Once Snowflake was up and running — a process that only took two weeks — PAYLOAD needed a way to stitch together data from across sources and port it into Snowflake. After evaluating several data integration tools, the team chose Fivetran because they use database logs to synchronize data, so it always accurately reflects what’s in the database.
The last piece of the puzzle was finding an analytics tool that would allow employees to self-serve and get answers to ad hoc questions without waiting on the BI team to model data and build reports in an overly-complex, proprietary language. They chose Sigma because its spreadsheet-like interface gives everyone the power of SQL without having to know code.
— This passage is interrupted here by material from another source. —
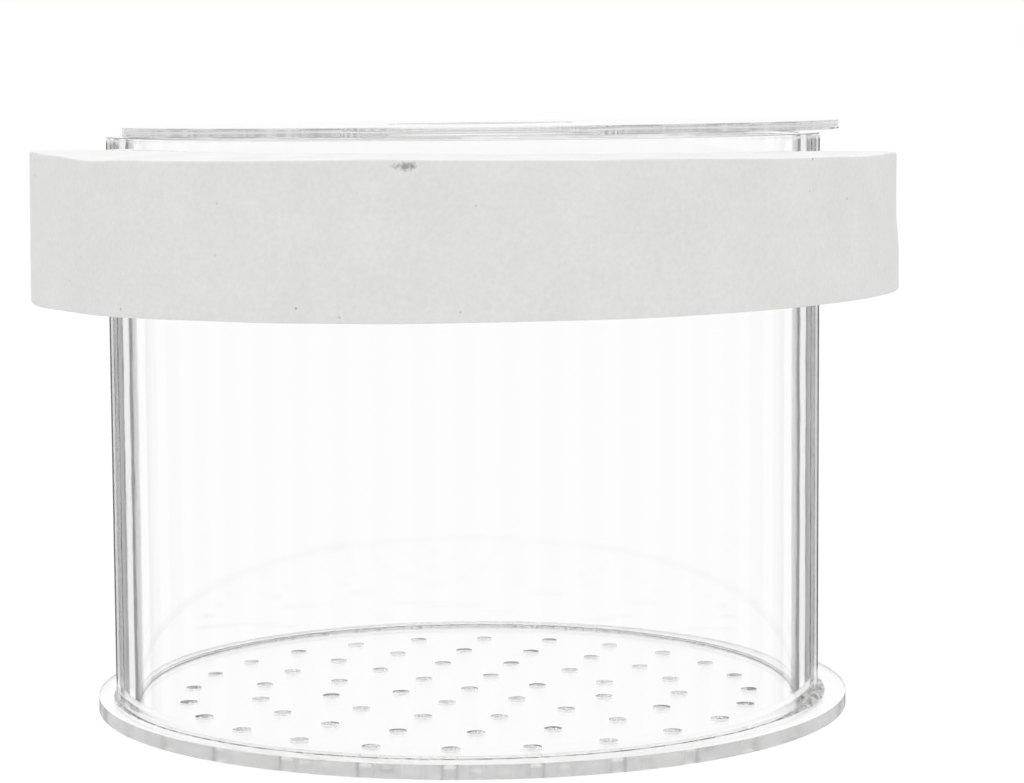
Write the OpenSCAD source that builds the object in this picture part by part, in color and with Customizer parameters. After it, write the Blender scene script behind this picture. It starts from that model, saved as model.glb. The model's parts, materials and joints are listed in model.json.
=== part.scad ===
// Floating breeding box for fish. A clear tube is cemented to a drilled base plate, a foam
// ring slides along the tube and floats it, and a loose lid with a feed hole lies on the rim.
// Millimetres, +Z up. The origin is on the tube's axis, at the underside of the base plate.

/* [Tube] */
// Outer diameter of the clear tube
tube_od = 82.5; // [60:0.5:140]
// Thickness of the tube's wall
tube_wall = 2.5; // [2:0.1:6]
// Height of the tube above the base plate
tube_h = 64.8; // [40:0.1:160]
// Rounding of the two edges of the tube's rim
rim_round = 0.6; // [0.1:0.1:0.9]

/* [Base plate] */
// Thickness of the base plate
base_t = 1.6; // [1:0.1:6]
// How far the base plate stands out past the tube
base_flange = 2.6; // [2:0.1:12]
// How far the base plate is glued to the right of the tube's axis
base_shift = 0.6; // [0:0.1:0.8]

/* [Water holes] */
// Diameter of one water hole
hole_d = 2; // [1:0.1:3]
// Distance from one ring of holes to the next
ring_pitch = 8.2; // [6:0.1:14]
// Number of holes that each ring has more than the ring inside it
holes_per_step = 6; // [4:1:8]
// Least distance from the tube's inner wall to the centres of the outer holes
hole_margin = 3.2; // [3:0.1:12]
// Turn of the first hole of every ring, counted from the right
pattern_turn = 11.5; // [0:0.5:60]
// How far the pattern's middle is drilled in front of the plate's middle
pattern_front = 2.2; // [0:0.1:3]
// How far the pattern's middle is drilled to the left of the plate's middle
pattern_left = 0.4; // [0:0.1:1]

/* [Cement] */
// Leg of the cement fillet round the outside of the tube's foot
bead_out = 0.9; // [0.3:0.1:1]
// Leg of the cement fillet round the inside of the tube's foot
bead_in = 0.7; // [0.3:0.1:1.2]
// Thickness of the blunt toes of both fillets
bead_toe = 0.1; // [0.05:0.05:0.2]

/* [Float] */
// Width of the foam ring, from its bore to its outside
float_wall = 8.65; // [5:0.05:25]
// Height of the foam ring
float_h = 16.4; // [8:0.1:30]
// Distance from the tube's rim down to the top of the foam ring
float_drop = 1.9; // [0.5:0.1:8]
// Radial clearance between the foam ring and the tube
float_fit = 0.1; // [0.05:0.01:0.1]
// Rounding of the foam ring's four edges
float_edge = 0.5; // [0.2:0.1:2]

/* [Lid] */
// Thickness of the lid
lid_t = 1; // [0.8:0.1:4]
// How far the lid is wider than the tube, on the radius
lid_over = 0.15; // [0:0.05:4]
// How far the lid lies to the right of the tube's axis
lid_shift = 2; // [0:0.1:2]
// Diameter of the feed hole in the middle of the lid
feed_hole_d = 22; // [8:0.5:40]

/* [Hidden] */
$fn = 128;

tube_r = tube_od / 2;
bore_r = tube_r - tube_wall;
rim_z = base_t + tube_h;
base_r = tube_r + base_flange;
pattern_at = [base_shift - pattern_left, -pattern_front];
hole_rings = floor((bore_r - hole_margin - norm(pattern_at)) / ring_pitch);
float_bore_r = tube_r + float_fit;
float_z = rim_z - float_drop - float_h;
lid_r = tube_r + lid_over;

CLEAR = [0.85, 0.92, 0.92, 0.35];
CEMENT = [0.78, 0.82, 0.84, 0.6];
FOAM = [0.88, 0.88, 0.87];

// Rectangle of w by h from the origin, with its four corners rounded by r
module rounded_rectangle(w, h, r) {
    translate([r, 0]) square([w - 2 * r, h]);
    translate([0, r]) square([w, h - 2 * r]);
    for (x = [r, w - r], y = [r, h - r])
        translate([x, y]) circle(r);
}

// Flat fillet in the corner at the origin, with legs along +X and +Y and blunt toes
module fillet(leg) {
    polygon([[0, 0], [leg, 0], [leg, bead_toe], [bead_toe, leg], [0, leg]]);
}

// One ring of the hole pattern; the ring of index 0 is the centre hole
module hole_ring(index) {
    count = max(1, index * holes_per_step);
    for (i = [0 : count - 1])
        rotate(pattern_turn + i * 360 / count)
            translate([index * ring_pitch, 0])
                circle(d = hole_d);
}

// Clear tube with a rounded rim and a square foot
module tube() {
    color(CLEAR)
        rotate_extrude()
            translate([bore_r, base_t]) {
                rounded_rectangle(tube_wall, tube_h, rim_round);
                square([tube_wall, tube_h / 2]);
            }
}

// Round plate under the tube, drilled in rings so that water goes through
module base_plate() {
    color(CLEAR)
        linear_extrude(base_t)
            difference() {
                translate([base_shift, 0]) circle(base_r);
                translate(pattern_at)
                    for (index = [0 : hole_rings]) hole_ring(index);
            }
}

// Cement squeezed out of the joint, as one fillet on each side of the tube's wall
module cement_bead() {
    color(CEMENT)
        rotate_extrude() {
            translate([tube_r, base_t]) fillet(bead_out);
            translate([bore_r, base_t]) mirror([1, 0]) fillet(bead_in);
        }
}

// Foam ring that grips the tube and can be slid along it
module foam_float() {
    color(FOAM)
        rotate_extrude()
            translate([float_bore_r, float_z])
                rounded_rectangle(float_wall, float_h, float_edge);
}

// Flat lid that lies loose on the rim, with the feed hole in its middle
module lid() {
    color(CLEAR)
        translate([lid_shift, 0, rim_z])
            linear_extrude(lid_t)
                difference() {
                    circle(lid_r);
                    circle(d = feed_hole_d);
                }
}

tube();
base_plate();
cement_bead();
foam_float();
lid();
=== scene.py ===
"""Looks of a floating breeding box for fish: clear acrylic tube, drilled base plate, foam ring, lid."""

import json
import math

import bmesh
import bpy
from mathutils import Matrix, Vector, noise


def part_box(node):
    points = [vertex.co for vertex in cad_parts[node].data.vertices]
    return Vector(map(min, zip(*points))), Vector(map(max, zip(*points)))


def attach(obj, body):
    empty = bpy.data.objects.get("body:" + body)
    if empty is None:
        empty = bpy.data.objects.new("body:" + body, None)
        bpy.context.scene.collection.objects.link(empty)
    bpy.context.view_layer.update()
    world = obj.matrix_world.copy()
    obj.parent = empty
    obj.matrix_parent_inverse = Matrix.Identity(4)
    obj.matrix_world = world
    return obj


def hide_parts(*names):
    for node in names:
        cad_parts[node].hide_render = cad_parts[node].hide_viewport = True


MM = 0.001
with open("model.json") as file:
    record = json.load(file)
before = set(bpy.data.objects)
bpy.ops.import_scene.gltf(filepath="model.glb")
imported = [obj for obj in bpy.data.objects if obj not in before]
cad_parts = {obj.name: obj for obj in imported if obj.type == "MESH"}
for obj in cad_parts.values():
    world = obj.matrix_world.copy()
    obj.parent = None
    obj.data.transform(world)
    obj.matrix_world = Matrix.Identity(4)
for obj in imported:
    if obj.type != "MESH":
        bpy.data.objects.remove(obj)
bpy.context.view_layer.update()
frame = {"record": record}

# Sizes read from the frame, in millimetres


def node_box(node):
    """Lowest and highest corner of a CAD node, in millimetres."""
    low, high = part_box(node)
    return low / MM, high / MM


TUBE_HIGH = node_box("tube")[1]
BASE_LOW, BASE_HIGH = node_box("base_plate")
FOAM_LOW, FOAM_HIGH = node_box("foam_float")
LID_LOW, LID_HIGH = node_box("lid")
FEED_HOLE = next(m for m in frame["record"]["mounts"] if m["name"] == "feed_hole")

TUBE_R = TUBE_HIGH.x
TUBE_WALL = 2.5
BORE_R = TUBE_R - TUBE_WALL
BASE_T = BASE_HIGH.z
BASE_R = (BASE_HIGH.x - BASE_LOW.x) / 2
BASE_SHIFT = (BASE_HIGH.x + BASE_LOW.x) / 2
FOAM_R = FOAM_HIGH.x
LID_R = (LID_HIGH.x - LID_LOW.x) / 2
LID_SHIFT = (LID_HIGH.x + LID_LOW.x) / 2
LID_T = LID_HIGH.z - LID_LOW.z
FEED_R = FEED_HOLE["dims"]["r_mm"]

# Water holes: one in the middle, then rings of 6, 12, 18 and 24
HOLE_R = 1.0
HOLE_PITCH = 8.2
HOLES_PER_STEP = 6
HOLE_RINGS = 4
PATTERN_TURN = math.radians(11.5)
PATTERN_CENTRE = Vector((0.2, -2.2, 0))

# Glued faces sink into each other by this much, so that light crosses them as in one block
WELD = 0.03
AROUND = 256
# Edges that turn by more than this stay sharp
SHARP = math.radians(35)
# How finely the water holes, the cement and the foam are stepped round
HOLE_STEPS = 24
CEMENT_OUT_STEPS = 720
CEMENT_IN_STEPS = 360
FOAM_STEPS = 480

# Dark cards stand in an even ring round the box, below eye level: card, gap, card, gap
CARDS = 26
# A card's share of card and gap, how light it is, and the share over which its side fades
CARD_SHARE = 0.55
CARD_LEVEL = 0.02
CARD_BLUR = 0.05


# Camera


def add_camera():
    """A long lens a little above the lid's height, turned slightly right, down and clockwise."""
    at = Vector((0.0, -352.7, 71.04)) * MM
    turn = Matrix.Rotation(math.radians(-0.8857), 4, "Z")
    tilt = Matrix.Rotation(math.radians(90 - 5.6325), 4, "X")
    roll = Matrix.Rotation(math.radians(-0.3621), 4, "Z")
    data = bpy.data.cameras.new("camera")
    data.sensor_fit = "HORIZONTAL"
    data.sensor_width = 36
    data.lens = 106.23
    camera = bpy.data.objects.new("camera", data)
    camera.matrix_world = Matrix.Translation(at) @ turn @ tilt @ roll
    bpy.context.scene.collection.objects.link(camera)
    bpy.context.scene.camera = camera


# Colours and nodes


def linear(hex_colour):
    """An sRGB hex colour such as "E0E0DE" as linear RGBA."""
    parts = [int(hex_colour[i : i + 2], 16) / 255 for i in (0, 2, 4)]
    curve = [c / 12.92 if c <= 0.04045 else ((c + 0.055) / 1.055) ** 2.4 for c in parts]
    return (*curve, 1.0)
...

Adopting a modern cloud data analytics stack was a game-changer for PAYLOAD, allowing them to harness the full, unbridled power of their data. After implementing their modern analytics stack, PAYLOAD recorded:
- 7x faster report delivery times
- $8,000+ cost savings per report
- 50% BI resource savings
- 10 seconds report load times down from 1 hour to 10 seconds
Conclusion
With data-driven goals paramount, BI and analytics tools, applications, and practices—as well as the data management and integration systems that support them—are in the spotlight. This “stack” of layered technologies, cloud-based services, and practices is critical to providing an increasingly varied spectrum of decision-makers with a steady stream of trusted, quality data and analytics insights.
The robust new ecosystem of cloud-based solutions is easy to set up and get going and integrate seamlessly with one another, allowing organizations of any size to quickly maximize the value of their data with its cost-effective, elastic architecture that scales with an organization.